Ireland lies in the Atlantic Ocean to the west of Great Britain. The Republic of Ireland occupies about five-sixth of the total area of Ireland. The rest of the land is occupied by Northern Ireland, the part of British Kingdom.
Ireland is divided into four provinces – Ulster, Munster, Leinster and Connaught, and 26 counties. The Irish flag is tricolour with vertical stripes of green, white and orange. The green colour symbolises the Emerald Isle and the majority of Catholics. White is the need for peace and understanding between Catholics and Protestants represented by the orange stripes. There are two official languages – English and Irish Gaelic. This language is very different from English and very difficult.
Most of the island is a central plain with low mountains in the west and south and lowlands in the east. The Shannon River is the longest river and goes thought the country and forms many important lakes which are called lochs in Ireland. The seacoast is wild and beautiful.
The climate is mild and wet, with mild winters and cool summers. Heavy rainfall all the year encourages green vegetation and that is why it was called The Emerald Isle.
Most of the soil is suitable for farming. Farming is the most important part of Ireland’s economy. Ireland has always been primarily agricultural producing mainly beef and dairy products. The key industries are connected with agriculture – brewing and food processing important are products like butter and milk. Irish linen and Irish whisky have a long tradition, but the economy recently growths in light engineering and electronics. Tourism is also one of the fast growing industries.
Ireland isn’t so rich in natural resources, but it has big reserves of peat. It is the greatest source of energy.
Among the first inhabitants of Ireland were wise Druids, something like priests. In about 300 B. C. Ireland was conquered by the Celts from France who called themselves Gaels and brought their language into the country. In the fifth century came Patrick, a priest, and converted the people to Christianity and taught them to read and write. This Patrick, later to be known as St Patrick, is Patron Saint of Ireland St Patrick’s Day, 17th March is celebrated like a day of the “wearing of the green”.
From the 5th to the 8th century it was the golden era of Irish culture – schools and monasteries were built and monks developed the written Irish language and travelled as a missionaries.
Then Vikings invaded to Ireland and began to colonise Irish coast. They also established the first town – like Dublin, Cork or Limerick.
The next invaders were Normans in the 12 th century. In 1171 Henry II – king of England – took control over Ireland, Ireland became the first English colony and it was the begging of Anglo-Irish conflict.
In 17th century religious persecution increased – Catholics didn’t have political, civil and religious rights – they could not buy the land.
In 1801 the Act of Union joined the Irish Parliament to the Parliament of GB and no Catholics were allowed to sit there. One of the people, who fought and won Catholic emancipation, was Daniel O’Connell – the “uncrowned king of Ireland”.
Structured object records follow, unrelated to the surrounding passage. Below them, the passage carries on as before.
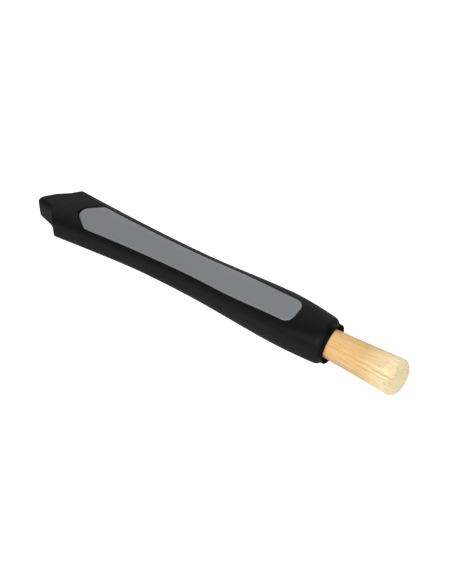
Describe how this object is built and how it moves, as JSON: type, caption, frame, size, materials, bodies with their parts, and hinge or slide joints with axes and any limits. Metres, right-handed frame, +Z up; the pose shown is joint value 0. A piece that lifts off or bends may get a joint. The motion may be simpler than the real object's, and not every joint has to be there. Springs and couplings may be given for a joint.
{
  "type": "lens cleaning pen",
  "caption": "Flat waisted cleaning pen with a grey inlay, a retractable round hair brush in the nose and an angled cleaning tip under a pull-off cap.",
  "frame": {"origin": "on the surface the pen lies on, under the middle of its overall length with the brush out and the cap on", "axes": "+X along the pen towards the brush, +Z up out of the face with the inlay, +Y across, towards the side on which the cap's angled end starts nearer the handle"},
  "size_m": [0.1484, 0.0193, 0.0163],
  "materials": {
    "soft_black": "soft-touch matt black",
    "inlay_grey": "matt grey, fine grain",
    "collar_black": "satin black",
    "slider_black": "satin black, ribbed",
    "inner_plastic": "moulded dark grey",
    "rubber_black": "matt",
    "steel": "bright, lightly brushed",
    "ferrule_dark": "dark grey, half gloss",
    "hair": "fine straight hair, paler at the tips",
    "resin": "amber, smooth",
    "foam": "fine open-cell foam",
    "chamois": "short matt nap"
  },
  "bodies": {
    "handle": {"handle_body": "soft_black", "access_cover": "inner_plastic", "cover_screws": "steel", "grip_inlay": "inlay_grey", "nose_collar": "collar_black", "nose_seal": "rubber_black", "end_plug": "inner_plastic", "plug_pin": "steel", "spigot_band": "rubber_black", "tip_stem": "inner_plastic", "tip_plate": "inner_plastic", "tip_foam": "foam", "tip_chamois": "chamois"},
    "brush": {"brush_ferrule": "ferrule_dark", "ferrule_pins": "steel", "brush_tuft": "hair", "tuft_plug": "resin", "brush_carriage": "inner_plastic", "detent_spring": "steel", "thumb_slider": "slider_black", "slider_screw": "steel"},
    "cap": {"cap_shell": "soft_black", "cap_liner": "inner_plastic", "cap_foam": "foam"}
  },
  "joints": [
    {"name": "brush_slide", "type": "slide", "parent": "handle", "child": "brush", "axis": [1, 0, 0], "range_m": [-0.024, 0]},
    {"name": "cap_pull", "type": "slide", "parent": "handle", "child": "cap", "axis": [-1, 0, 0], "range_m": [0, 0.03]}
  ]
}
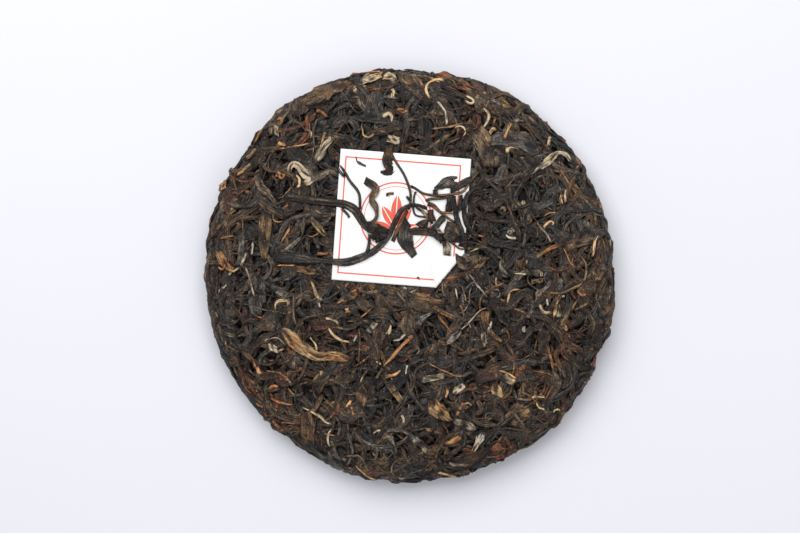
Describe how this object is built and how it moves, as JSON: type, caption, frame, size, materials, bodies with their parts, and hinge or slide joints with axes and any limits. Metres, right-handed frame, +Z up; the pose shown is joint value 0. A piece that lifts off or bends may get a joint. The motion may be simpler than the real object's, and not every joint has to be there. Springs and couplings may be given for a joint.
{
  "type": "raw pu-erh tea cake",
  "caption": "Round pressed cake of dark twisted raw pu-erh tea leaves, domed face with a small square paper ticket held under crossing leaves, flat back with a shallow hollow",
  "frame": {"origin": "middle of the underside, on the surface that the cake lies on", "axes": "+Z up out of the domed face, +Y towards the top edge of the ticket, +X to the right as the ticket is read"},
  "size_m": [0.1982, 0.2022, 0.0258],
  "materials": {
    "pressed_tea": "dry twisted tea leaves, dark brown to blue-black with tan buds and red-brown stems, satin",
    "ticket_paper": "thin matte white paper printed with a plain orange-red frame and sprig"
  },
  "bodies": {
    "root": {"tea_cake": "pressed_tea", "paper_ticket": "ticket_paper"}
  },
  "joints": []
}
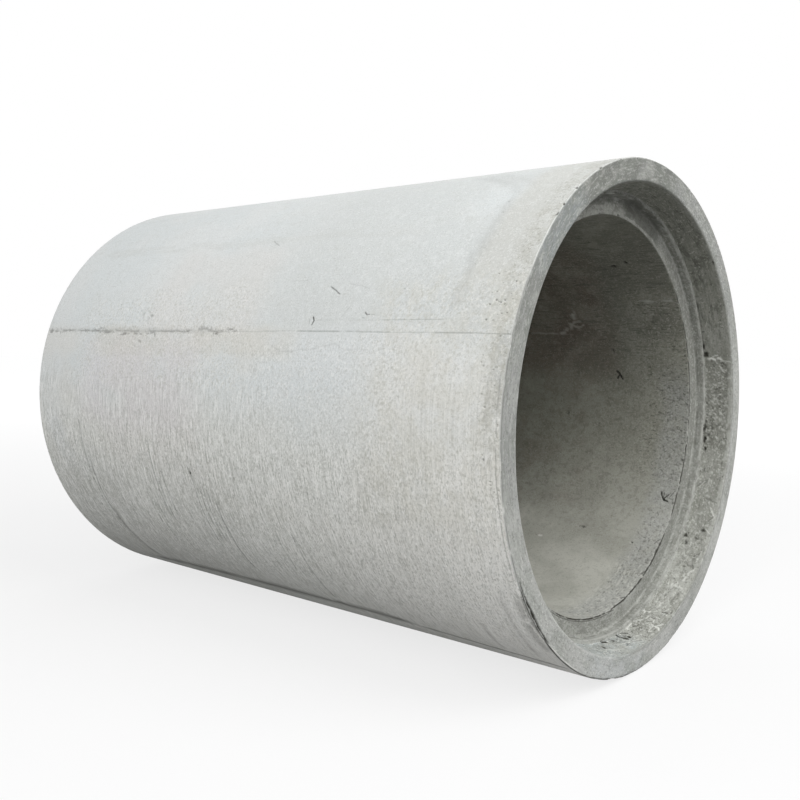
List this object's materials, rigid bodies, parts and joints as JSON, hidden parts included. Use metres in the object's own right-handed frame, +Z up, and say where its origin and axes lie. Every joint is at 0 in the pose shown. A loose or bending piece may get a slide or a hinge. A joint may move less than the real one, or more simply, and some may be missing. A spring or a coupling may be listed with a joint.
{
  "type": "concrete sewer pipe",
  "caption": "Straight precast concrete pipe lying on its side, with a stepped, tapered socket recessed into one end and a matching spigot at the other.",
  "frame": {"origin": "on the ground, under the middle of the pipe's whole length", "axes": "+X along the pipe's axis towards the socket end, +Z up, +Y across"},
  "size_m": [3.284, 2.2492, 2.2492],
  "materials": {
    "concrete": "pale grey cast concrete: smooth and faintly blotched outside, rough and pitted in the socket"
  },
  "bodies": {
    "root": {"pipe": "concrete"}
  },
  "joints": []
}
In 1905 the Sinn Féin movement started in England. It means “We Ourselves” and at first it supported the passive resistance to British ruler. Later it organised an army of volunteers known as the Irish Republican Army (IRA), which made a rebellion in 1916 in Dublin. The Irish Republic was proclaimed that day, but the rebels were executed.
In 1921 an independent Irish state was set up - now the Republic of Ireland. Six counties on the North were controlled by Protestants and they refused to join the new state. They stayed part of the UK and are called Northern Ireland. Nowadays the fights between Catholics and Protestants still continue and nobody knows when it will end although the peace talks and negotiations.
The Republic of Ireland is an independent country with a political system set up on a democratic principle like in USA.
The head of the state is the President elected for 7 years by the direct vote of the people. He appoints members of the Government headed by the Prime Minister. The Government is responsible to the House of Representatives. Together with the Senate forms the National Parliament.
Among the political parties the greatest attention is attracted by Sinn Féin, supporting the IRA. In 1970 the IRA split into two wings – the first wants an united democratic Ireland but the second uses terrorist methods in its fight for the reunification of Ireland. Fights between Catholics and Protestants are now very topical and Ireland could be a threat for the Great Britain.
The capital is Dublin. The River Liffey divides it into two parts the North and the South Sides. On the North Side is O´Connell Street where you can find the General Post Office. This is a symbol of Irish resistance to British rule. During the Easter Rising in 1916 against the British, this building was the headquarters of the Irish forces. On the South Side there is Grafon Street which is the main shopping street in this part of Dublin. The Trinity College is over 400 years old. It was traditionally a Protestant university but today over 70 per cent of the students are Catholic.
You can visit here Bewley´s coffee house which was opened in 1840, it’s the main meeting place in Dublin.
Dublin is famous for its pubs – where you can taste national drink – Guinness.
Cork is the second largest city of Ireland and one of Irish ports. It’s also a cultural centre international jazz or film festivals take place here.
Ireland is a land, where many famous cultural personalities were born. Writers – G. B. Shaw (Pygmalion), Oscar Wilde (Picture of Dorian Gray), Samuel Beckett (absurd drama - Waiting for Godot) atd.